--- begin ---

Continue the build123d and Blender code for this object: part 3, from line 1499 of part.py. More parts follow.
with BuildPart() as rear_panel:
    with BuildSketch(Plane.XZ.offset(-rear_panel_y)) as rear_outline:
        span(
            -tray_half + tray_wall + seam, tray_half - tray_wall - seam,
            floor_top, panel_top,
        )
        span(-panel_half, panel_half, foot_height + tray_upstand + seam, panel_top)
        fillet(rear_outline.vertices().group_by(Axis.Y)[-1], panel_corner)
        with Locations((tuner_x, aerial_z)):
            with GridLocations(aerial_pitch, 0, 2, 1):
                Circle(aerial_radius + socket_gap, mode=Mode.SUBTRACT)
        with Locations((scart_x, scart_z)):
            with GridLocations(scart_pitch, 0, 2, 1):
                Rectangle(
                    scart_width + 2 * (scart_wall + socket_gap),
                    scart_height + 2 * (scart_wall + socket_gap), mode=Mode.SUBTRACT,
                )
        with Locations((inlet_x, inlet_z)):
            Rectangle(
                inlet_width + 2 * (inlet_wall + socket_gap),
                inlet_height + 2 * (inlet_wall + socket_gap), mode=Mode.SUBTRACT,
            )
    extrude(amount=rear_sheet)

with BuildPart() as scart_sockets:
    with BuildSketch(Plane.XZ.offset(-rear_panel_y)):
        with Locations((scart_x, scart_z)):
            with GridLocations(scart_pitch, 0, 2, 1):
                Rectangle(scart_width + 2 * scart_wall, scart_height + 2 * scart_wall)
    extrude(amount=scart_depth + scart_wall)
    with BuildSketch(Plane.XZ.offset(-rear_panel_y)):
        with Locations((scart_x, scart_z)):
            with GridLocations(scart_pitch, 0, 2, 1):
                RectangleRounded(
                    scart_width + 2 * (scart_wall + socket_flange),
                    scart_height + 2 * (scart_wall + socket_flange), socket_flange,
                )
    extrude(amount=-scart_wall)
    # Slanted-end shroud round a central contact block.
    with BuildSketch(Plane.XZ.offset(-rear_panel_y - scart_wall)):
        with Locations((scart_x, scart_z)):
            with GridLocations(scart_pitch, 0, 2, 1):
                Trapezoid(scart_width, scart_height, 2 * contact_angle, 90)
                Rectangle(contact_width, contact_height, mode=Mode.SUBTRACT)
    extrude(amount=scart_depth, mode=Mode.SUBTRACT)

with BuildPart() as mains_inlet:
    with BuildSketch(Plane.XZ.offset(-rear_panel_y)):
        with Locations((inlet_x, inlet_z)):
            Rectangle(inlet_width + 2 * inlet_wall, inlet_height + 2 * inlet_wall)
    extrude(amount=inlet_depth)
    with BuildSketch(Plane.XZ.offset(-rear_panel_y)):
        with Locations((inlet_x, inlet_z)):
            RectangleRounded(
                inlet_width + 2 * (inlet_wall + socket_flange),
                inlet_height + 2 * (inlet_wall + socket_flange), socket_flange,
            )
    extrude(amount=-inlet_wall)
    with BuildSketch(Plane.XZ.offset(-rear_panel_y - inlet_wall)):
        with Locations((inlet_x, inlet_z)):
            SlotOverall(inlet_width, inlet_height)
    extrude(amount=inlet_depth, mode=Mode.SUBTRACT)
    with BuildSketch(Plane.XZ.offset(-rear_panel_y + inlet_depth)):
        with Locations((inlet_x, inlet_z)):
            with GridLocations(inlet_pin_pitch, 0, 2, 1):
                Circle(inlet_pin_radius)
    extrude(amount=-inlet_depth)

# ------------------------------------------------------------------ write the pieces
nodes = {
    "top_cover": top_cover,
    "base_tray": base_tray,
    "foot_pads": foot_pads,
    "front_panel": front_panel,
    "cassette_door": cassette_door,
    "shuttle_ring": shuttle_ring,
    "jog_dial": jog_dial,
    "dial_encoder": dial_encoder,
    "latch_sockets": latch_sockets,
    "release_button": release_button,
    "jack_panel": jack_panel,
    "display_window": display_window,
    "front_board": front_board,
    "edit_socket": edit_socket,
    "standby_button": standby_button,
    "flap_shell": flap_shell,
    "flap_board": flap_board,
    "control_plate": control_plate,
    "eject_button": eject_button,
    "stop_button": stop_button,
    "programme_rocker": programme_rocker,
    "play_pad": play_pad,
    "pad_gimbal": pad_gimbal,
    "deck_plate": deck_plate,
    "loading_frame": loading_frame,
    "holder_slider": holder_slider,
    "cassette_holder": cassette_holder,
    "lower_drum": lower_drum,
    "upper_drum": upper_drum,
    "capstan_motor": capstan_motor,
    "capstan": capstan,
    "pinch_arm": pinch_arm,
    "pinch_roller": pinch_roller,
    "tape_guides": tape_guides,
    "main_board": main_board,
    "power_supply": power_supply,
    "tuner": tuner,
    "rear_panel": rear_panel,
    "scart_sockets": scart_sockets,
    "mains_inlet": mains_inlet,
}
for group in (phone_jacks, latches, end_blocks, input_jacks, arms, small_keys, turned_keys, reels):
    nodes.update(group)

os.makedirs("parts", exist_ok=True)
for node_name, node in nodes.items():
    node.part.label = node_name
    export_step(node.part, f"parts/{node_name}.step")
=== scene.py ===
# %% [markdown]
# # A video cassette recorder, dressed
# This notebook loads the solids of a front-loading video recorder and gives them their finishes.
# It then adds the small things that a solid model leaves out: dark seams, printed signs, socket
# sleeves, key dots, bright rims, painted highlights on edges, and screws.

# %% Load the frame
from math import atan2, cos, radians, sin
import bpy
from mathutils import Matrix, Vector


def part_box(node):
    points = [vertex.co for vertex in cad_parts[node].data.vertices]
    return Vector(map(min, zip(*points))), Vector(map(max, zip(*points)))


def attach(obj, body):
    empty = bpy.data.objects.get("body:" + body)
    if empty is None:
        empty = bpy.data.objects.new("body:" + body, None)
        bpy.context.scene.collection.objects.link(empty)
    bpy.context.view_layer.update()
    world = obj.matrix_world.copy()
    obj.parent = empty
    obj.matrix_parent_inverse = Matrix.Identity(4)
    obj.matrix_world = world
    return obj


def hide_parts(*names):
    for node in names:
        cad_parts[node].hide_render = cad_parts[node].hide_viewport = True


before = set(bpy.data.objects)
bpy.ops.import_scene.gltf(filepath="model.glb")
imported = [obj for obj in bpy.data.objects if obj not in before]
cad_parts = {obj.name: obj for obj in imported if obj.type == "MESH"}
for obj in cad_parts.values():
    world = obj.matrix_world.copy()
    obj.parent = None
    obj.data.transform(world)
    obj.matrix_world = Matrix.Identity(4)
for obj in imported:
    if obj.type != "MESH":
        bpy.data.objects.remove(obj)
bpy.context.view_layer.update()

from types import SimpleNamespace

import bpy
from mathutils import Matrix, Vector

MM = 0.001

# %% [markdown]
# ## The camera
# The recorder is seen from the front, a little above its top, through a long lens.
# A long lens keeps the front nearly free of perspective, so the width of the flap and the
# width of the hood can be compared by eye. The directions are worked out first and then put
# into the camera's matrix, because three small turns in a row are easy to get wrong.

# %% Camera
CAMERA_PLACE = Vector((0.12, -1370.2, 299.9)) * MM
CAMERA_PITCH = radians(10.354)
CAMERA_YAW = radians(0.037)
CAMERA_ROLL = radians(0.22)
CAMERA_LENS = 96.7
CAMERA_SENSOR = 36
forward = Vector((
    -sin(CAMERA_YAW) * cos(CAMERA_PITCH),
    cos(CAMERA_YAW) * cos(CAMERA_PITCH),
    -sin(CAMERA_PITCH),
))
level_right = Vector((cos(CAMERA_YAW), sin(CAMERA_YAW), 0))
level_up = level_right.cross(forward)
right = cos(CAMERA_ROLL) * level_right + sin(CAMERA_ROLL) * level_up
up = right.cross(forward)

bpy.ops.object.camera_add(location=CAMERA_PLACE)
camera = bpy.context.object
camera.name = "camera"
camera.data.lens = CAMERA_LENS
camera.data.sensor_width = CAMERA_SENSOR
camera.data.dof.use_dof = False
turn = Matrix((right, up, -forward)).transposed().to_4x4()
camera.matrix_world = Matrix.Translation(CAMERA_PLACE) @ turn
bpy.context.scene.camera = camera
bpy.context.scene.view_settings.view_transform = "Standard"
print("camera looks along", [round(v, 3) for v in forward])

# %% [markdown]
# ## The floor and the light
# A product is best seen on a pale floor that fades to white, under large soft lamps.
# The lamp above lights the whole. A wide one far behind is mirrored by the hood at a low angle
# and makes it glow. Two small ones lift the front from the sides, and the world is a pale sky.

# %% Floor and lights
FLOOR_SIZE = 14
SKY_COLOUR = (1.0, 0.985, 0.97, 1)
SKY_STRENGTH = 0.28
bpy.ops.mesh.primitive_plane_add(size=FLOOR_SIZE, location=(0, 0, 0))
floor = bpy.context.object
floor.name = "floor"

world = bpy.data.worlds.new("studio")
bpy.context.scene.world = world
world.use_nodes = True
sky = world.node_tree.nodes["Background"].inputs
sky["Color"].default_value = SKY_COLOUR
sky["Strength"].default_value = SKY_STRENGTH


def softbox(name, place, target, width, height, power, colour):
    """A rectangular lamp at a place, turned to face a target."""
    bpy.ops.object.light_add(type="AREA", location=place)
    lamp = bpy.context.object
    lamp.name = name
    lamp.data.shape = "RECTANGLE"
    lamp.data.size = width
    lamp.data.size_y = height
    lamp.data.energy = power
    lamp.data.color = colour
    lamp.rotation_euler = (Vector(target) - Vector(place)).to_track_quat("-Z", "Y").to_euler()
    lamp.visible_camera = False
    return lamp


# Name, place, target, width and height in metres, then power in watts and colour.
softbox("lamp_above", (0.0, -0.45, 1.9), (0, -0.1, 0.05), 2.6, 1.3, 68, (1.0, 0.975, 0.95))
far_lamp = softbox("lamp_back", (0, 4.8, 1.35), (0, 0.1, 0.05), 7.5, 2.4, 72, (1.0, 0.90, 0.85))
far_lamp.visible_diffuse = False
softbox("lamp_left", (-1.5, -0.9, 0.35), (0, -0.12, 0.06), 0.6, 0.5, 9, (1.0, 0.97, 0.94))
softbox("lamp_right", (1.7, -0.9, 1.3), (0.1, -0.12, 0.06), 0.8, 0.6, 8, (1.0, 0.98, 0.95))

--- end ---

The line containing "for node_name, node" opens the part, and the line containing "obj.data.transform(world)" closes it. Output that part exactly, with both, and only that.

for node_name, node in nodes.items():
    node.part.label = node_name
    export_step(node.part, f"parts/{node_name}.step")
=== scene.py ===
# %% [markdown]
# # A video cassette recorder, dressed
# This notebook loads the solids of a front-loading video recorder and gives them their finishes.
# It then adds the small things that a solid model leaves out: dark seams, printed signs, socket
# sleeves, key dots, bright rims, painted highlights on edges, and screws.

# %% Load the frame
from math import atan2, cos, radians, sin
import bpy
from mathutils import Matrix, Vector


def part_box(node):
    points = [vertex.co for vertex in cad_parts[node].data.vertices]
    return Vector(map(min, zip(*points))), Vector(map(max, zip(*points)))


def attach(obj, body):
    empty = bpy.data.objects.get("body:" + body)
    if empty is None:
        empty = bpy.data.objects.new("body:" + body, None)
        bpy.context.scene.collection.objects.link(empty)
    bpy.context.view_layer.update()
    world = obj.matrix_world.copy()
    obj.parent = empty
    obj.matrix_parent_inverse = Matrix.Identity(4)
    obj.matrix_world = world
    return obj


def hide_parts(*names):
    for node in names:
        cad_parts[node].hide_render = cad_parts[node].hide_viewport = True


before = set(bpy.data.objects)
bpy.ops.import_scene.gltf(filepath="model.glb")
imported = [obj for obj in bpy.data.objects if obj not in before]
cad_parts = {obj.name: obj for obj in imported if obj.type == "MESH"}
for obj in cad_parts.values():
    world = obj.matrix_world.copy()
    obj.parent = None
    obj.data.transform(world)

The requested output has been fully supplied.